I say this with a grain of salt, however. At the end of the day, we only have the numbers we have. There's no irrefutable law that makes the previous statement true. It could be exactly as the picture looks. It could be over inflated. As much as it pains me, my experiences and emotions are eased to the side when it comes to statistical data. I’m a case example, not an inherent truth. Our data is an estimate, never the whole picture of reality. Make of that what you will.

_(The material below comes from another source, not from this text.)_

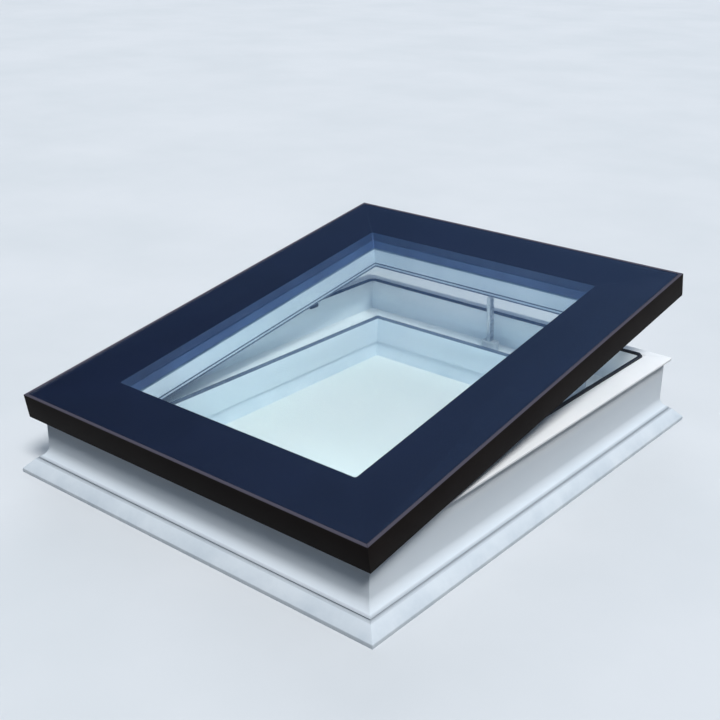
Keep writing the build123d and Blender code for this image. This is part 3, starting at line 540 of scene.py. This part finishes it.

Polaris did an analysis of the hotline callers and identified roughly 73% of these cases as involving sex trafficking, with escort services and pornography being the top two methods of trafficking. And while unsurprising to me, family members/ caregivers are the number one recruiter. One's intimate partner, followed by employer are second and third respectively

The picture looks something like this:

Vulnerabilities such as being a child, immigrant, or recently moving put a person at risk. One’s family member/ caregiver, intimate partner, or employer are likely to be the ones doing the recruiting. At the other end of that road, employers are more likely to exploit (traffic) an individual, followed by someone with a familial relationship to the victim.

I recommend learning to see the world in a more informed way. It’s what I’m personally trying to do— in my case it’s about stepping out of the world of trafficking, not into it.

Having an appropriately critical eye on parents/ caregivers is needed. Just as having critical eyes on employers and intimate partners is needed. I believe it's possible to live your life fully and still keep an eye out for others.

I'll detail some of the things to look for in a future post.